Steve Lopes, an official with the Douglas County chapter of the American Civil Liberties Union, does not accept the notion race had nothing to do with the stop.

“Racial profiling is the ugly aunt in the attic that Lawrence doesn’t want to let out, but there’s a lot of it going on,” he said.

Defense attorneys often file motions to suppress evidence found during police stops, and more often than not, their challenges fail. One local attorney estimated that about one in 10 motions to suppress actually results in a finding that the stop was improper.

Kenney said she thought that in this case the officer wasn’t acting on an “unreasonable basis.”

Lacking consequences?

“Clearly we have constitutional rights to protect the accused, but on the other hand, law enforcement has an obligation to this community to try to deter criminal activity where they can,” Kenney said.

Asked what the consequences are for an officer making a stop that is later ruled inadmissible, Olin said it was having the case thrown out even though drugs were found.

Frydman said there should be more consequences.

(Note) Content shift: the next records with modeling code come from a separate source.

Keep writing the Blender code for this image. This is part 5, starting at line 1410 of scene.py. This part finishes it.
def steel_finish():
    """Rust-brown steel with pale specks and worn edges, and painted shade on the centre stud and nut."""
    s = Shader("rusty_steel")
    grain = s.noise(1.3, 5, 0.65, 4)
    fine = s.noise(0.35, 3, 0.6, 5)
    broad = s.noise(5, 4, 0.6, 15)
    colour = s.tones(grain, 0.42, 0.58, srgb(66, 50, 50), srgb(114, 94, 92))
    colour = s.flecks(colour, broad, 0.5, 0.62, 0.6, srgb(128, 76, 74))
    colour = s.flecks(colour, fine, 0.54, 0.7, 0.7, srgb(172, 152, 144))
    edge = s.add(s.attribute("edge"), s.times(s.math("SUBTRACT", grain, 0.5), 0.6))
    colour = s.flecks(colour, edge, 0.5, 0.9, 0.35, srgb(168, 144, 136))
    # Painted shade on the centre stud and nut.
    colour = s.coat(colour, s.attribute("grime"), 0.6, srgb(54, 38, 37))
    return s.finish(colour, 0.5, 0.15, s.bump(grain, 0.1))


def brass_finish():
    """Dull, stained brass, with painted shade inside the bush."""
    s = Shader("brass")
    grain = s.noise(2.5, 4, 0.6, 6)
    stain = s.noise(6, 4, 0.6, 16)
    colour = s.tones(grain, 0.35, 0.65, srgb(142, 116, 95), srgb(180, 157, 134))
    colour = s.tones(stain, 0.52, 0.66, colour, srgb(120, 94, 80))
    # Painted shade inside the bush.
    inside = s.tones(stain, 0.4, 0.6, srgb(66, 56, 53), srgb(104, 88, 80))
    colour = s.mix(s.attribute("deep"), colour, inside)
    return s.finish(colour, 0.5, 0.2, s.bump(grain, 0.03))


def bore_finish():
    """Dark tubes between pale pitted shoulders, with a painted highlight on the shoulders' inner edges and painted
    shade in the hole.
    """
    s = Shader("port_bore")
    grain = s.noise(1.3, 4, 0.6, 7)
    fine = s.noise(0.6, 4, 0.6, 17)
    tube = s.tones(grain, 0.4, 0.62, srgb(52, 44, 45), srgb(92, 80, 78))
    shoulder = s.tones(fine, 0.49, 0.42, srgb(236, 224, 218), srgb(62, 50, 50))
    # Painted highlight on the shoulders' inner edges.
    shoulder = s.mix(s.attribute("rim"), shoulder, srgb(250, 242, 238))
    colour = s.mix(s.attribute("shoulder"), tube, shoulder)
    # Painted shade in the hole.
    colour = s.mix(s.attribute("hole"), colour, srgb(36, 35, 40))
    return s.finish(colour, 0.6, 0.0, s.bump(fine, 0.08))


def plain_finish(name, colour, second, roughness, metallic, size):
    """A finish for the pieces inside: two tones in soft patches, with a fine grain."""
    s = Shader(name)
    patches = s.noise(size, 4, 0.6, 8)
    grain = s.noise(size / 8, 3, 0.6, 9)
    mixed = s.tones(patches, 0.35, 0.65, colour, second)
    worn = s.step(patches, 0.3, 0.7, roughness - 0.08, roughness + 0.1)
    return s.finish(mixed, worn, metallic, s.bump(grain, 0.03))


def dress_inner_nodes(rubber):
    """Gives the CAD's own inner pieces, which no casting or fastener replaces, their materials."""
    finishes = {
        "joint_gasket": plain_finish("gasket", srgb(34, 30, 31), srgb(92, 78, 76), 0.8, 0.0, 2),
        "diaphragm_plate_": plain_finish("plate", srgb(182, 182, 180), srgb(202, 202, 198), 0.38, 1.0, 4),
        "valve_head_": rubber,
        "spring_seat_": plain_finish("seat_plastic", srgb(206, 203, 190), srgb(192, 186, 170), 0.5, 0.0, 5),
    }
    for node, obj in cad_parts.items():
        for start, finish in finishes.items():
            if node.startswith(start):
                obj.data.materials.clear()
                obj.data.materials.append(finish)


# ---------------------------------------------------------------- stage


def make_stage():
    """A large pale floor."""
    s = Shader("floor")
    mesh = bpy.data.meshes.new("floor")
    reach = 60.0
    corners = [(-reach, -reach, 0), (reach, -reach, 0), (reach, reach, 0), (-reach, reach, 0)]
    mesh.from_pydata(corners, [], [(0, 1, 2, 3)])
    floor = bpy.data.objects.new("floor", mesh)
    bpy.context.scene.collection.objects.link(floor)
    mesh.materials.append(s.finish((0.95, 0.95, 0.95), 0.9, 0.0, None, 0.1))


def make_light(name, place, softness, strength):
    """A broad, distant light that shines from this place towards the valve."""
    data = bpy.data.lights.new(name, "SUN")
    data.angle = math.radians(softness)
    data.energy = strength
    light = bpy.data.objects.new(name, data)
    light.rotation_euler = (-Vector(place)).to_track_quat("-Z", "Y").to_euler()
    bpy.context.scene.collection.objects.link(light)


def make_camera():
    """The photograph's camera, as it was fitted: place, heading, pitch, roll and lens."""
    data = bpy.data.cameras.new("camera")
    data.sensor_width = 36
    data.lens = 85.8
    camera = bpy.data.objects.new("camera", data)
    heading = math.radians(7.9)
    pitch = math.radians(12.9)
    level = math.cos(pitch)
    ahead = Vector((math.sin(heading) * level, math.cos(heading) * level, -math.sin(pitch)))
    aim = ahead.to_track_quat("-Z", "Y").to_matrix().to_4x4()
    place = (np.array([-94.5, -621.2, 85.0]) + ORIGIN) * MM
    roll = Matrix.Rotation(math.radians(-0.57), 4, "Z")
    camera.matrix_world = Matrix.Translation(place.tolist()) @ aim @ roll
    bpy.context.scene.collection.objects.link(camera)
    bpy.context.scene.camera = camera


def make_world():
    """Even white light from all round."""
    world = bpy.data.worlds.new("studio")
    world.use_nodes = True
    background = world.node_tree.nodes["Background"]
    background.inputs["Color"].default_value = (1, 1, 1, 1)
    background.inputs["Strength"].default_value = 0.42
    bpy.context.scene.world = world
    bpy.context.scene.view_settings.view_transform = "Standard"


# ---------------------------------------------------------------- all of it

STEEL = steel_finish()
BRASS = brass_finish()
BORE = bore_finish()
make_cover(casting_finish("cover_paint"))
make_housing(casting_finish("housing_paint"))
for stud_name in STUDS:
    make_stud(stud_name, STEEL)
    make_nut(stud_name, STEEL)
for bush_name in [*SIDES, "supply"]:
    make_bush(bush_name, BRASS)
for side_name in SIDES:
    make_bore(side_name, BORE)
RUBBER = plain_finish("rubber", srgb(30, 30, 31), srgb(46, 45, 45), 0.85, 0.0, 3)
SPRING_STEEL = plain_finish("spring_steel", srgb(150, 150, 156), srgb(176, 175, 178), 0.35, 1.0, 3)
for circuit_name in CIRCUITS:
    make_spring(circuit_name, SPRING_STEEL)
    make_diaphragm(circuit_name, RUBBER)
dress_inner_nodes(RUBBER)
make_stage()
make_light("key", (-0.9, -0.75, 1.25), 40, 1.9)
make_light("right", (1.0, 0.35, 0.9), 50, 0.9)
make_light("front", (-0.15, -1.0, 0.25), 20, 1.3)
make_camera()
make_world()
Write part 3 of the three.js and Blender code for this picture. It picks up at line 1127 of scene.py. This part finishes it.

And he claims the case shows that Kenney’s office needs to exercise more oversight.

“A person who has their constitutional rights violated is forced to hire an attorney, appear in court, then pay more money to have the attorney file briefs on the issue,” Frydman said. “The end result is that justice is served and the charges are dismissed. The problem is that there’s no disincentive for police to continue to act in a like manner. … It’s the prosecutor’s decision what to charge and what not, and unfortunately, there does not seem to be much of a check or balance.”